─── Data excerpt ───
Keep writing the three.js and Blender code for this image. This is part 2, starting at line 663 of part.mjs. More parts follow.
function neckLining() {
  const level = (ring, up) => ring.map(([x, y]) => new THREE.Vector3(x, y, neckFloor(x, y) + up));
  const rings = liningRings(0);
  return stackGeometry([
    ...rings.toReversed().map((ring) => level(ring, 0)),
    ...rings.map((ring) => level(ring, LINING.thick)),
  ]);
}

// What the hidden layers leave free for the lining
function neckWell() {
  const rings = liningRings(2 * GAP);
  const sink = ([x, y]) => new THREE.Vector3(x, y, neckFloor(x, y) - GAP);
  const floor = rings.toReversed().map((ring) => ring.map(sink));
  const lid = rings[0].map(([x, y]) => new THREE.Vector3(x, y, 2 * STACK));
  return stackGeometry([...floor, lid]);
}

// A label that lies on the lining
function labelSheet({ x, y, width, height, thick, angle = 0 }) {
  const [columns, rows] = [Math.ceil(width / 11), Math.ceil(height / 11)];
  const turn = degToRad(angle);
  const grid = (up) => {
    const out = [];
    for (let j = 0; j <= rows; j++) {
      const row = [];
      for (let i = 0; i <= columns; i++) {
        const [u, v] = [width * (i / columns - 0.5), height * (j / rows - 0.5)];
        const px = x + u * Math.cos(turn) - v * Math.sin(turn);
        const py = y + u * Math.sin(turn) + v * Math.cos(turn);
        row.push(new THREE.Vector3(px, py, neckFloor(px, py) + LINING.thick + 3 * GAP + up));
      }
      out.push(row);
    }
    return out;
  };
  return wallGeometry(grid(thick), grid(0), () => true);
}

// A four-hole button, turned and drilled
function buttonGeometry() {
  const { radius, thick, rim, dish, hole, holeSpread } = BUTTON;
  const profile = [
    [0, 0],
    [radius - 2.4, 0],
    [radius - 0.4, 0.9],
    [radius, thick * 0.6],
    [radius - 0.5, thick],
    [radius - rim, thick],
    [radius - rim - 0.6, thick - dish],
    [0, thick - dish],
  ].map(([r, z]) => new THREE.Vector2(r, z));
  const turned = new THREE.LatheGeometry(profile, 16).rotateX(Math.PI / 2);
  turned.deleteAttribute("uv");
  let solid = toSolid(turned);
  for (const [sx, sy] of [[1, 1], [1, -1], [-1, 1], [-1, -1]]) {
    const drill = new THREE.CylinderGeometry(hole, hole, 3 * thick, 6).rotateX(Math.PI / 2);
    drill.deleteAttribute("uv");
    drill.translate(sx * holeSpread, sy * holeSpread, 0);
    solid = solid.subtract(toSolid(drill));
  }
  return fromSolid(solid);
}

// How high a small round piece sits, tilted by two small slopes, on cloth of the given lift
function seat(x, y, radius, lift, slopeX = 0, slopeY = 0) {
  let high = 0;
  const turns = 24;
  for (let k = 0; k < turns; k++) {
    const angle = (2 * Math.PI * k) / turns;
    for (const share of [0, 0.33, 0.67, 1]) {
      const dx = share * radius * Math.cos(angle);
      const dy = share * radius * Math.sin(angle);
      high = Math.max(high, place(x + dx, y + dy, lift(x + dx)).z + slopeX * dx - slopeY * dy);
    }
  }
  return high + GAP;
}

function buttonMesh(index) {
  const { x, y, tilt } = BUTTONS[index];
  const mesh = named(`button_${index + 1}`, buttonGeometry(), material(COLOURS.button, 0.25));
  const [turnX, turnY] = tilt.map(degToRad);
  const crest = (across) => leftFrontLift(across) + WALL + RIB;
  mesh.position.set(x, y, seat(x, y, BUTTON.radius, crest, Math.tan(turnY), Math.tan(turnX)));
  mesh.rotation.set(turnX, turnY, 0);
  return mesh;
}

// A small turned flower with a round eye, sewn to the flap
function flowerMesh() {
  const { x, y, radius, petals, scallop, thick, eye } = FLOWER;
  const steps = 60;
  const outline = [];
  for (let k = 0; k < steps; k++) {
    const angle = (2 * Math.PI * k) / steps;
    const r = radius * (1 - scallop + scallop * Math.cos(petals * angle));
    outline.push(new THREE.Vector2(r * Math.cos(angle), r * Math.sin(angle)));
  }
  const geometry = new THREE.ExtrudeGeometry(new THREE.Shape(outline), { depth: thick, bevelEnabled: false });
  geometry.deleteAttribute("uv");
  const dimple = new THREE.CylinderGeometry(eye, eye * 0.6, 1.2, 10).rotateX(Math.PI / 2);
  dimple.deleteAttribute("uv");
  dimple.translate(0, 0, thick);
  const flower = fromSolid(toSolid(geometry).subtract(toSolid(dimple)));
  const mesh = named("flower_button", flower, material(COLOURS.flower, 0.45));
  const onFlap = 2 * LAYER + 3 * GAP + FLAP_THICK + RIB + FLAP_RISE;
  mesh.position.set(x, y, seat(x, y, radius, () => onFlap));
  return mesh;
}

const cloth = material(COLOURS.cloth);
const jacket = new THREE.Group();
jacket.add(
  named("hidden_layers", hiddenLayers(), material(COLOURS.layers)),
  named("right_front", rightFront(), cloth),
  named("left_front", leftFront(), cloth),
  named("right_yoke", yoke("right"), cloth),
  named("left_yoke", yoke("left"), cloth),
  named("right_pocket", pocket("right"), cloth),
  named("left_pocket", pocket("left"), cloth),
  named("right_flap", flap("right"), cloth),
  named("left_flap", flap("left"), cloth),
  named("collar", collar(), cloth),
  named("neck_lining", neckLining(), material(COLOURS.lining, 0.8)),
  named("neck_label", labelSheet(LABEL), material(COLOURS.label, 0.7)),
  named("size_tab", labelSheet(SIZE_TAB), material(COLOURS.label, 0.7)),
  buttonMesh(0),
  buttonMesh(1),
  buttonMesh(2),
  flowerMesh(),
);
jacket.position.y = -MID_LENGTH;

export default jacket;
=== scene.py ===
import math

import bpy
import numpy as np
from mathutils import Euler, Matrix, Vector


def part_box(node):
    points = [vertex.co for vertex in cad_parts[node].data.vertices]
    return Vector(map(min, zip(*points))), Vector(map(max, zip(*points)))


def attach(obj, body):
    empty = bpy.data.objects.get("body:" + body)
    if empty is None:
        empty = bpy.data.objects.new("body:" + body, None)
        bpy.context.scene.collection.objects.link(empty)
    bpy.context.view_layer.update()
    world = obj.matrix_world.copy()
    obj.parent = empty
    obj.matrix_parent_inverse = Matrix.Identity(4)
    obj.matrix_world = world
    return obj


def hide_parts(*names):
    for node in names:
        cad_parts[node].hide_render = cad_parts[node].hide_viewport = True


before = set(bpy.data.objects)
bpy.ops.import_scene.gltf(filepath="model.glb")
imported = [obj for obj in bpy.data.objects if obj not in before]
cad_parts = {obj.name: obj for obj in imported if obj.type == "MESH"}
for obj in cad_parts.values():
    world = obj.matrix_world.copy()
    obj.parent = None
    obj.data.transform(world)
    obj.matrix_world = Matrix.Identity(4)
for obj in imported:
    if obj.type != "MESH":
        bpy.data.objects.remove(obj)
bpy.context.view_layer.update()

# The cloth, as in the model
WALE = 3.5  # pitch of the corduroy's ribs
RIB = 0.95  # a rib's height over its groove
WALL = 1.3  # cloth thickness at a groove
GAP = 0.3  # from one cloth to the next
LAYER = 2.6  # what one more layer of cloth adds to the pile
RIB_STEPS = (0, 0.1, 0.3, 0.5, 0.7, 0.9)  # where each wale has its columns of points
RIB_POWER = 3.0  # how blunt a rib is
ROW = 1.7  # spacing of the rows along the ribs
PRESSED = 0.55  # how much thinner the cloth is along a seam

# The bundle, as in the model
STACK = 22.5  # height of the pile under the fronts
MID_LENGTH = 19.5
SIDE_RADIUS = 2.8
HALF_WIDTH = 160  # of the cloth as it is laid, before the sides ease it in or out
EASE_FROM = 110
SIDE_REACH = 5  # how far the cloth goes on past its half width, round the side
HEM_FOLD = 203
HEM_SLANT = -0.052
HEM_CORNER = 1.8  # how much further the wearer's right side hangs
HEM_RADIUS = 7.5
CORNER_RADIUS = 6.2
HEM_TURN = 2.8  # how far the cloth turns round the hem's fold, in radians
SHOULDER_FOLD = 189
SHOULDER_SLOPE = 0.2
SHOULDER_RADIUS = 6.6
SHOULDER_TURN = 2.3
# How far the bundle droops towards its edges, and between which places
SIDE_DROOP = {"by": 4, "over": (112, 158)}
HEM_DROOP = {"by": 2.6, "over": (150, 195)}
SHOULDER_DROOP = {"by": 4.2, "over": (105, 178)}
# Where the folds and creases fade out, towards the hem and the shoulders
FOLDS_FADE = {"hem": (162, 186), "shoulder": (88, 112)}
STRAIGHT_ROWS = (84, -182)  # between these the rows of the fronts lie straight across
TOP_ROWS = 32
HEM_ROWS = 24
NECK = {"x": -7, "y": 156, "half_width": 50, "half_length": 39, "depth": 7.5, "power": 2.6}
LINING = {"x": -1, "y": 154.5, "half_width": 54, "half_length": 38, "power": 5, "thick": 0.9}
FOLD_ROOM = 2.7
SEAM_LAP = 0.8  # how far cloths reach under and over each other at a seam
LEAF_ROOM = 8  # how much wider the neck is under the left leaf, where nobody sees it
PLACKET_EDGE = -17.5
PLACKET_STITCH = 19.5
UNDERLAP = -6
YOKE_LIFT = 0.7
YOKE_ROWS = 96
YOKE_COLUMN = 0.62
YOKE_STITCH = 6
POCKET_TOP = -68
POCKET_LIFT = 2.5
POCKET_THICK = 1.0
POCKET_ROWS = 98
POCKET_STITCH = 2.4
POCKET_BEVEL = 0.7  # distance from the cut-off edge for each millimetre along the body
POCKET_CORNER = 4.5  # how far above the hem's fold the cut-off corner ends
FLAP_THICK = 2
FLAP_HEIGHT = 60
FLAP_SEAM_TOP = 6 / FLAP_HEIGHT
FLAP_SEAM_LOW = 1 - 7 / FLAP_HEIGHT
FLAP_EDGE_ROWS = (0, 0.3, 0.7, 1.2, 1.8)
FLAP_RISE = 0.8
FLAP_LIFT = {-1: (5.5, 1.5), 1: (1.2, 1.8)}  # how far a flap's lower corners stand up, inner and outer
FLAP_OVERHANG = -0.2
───
● Challenge: Transcribe the lines above from the one with "obj.parent = None" through the one with "PRESSED = 0.55". Include both ends and leave out every other line.

● Result of this exercise:
    obj.parent = None
    obj.data.transform(world)
    obj.matrix_world = Matrix.Identity(4)
for obj in imported:
    if obj.type != "MESH":
        bpy.data.objects.remove(obj)
bpy.context.view_layer.update()

# The cloth, as in the model
WALE = 3.5  # pitch of the corduroy's ribs
RIB = 0.95  # a rib's height over its groove
WALL = 1.3  # cloth thickness at a groove
GAP = 0.3  # from one cloth to the next
LAYER = 2.6  # what one more layer of cloth adds to the pile
RIB_STEPS = (0, 0.1, 0.3, 0.5, 0.7, 0.9)  # where each wale has its columns of points
RIB_POWER = 3.0  # how blunt a rib is
ROW = 1.7  # spacing of the rows along the ribs
PRESSED = 0.55  # how much thinner the cloth is along a seam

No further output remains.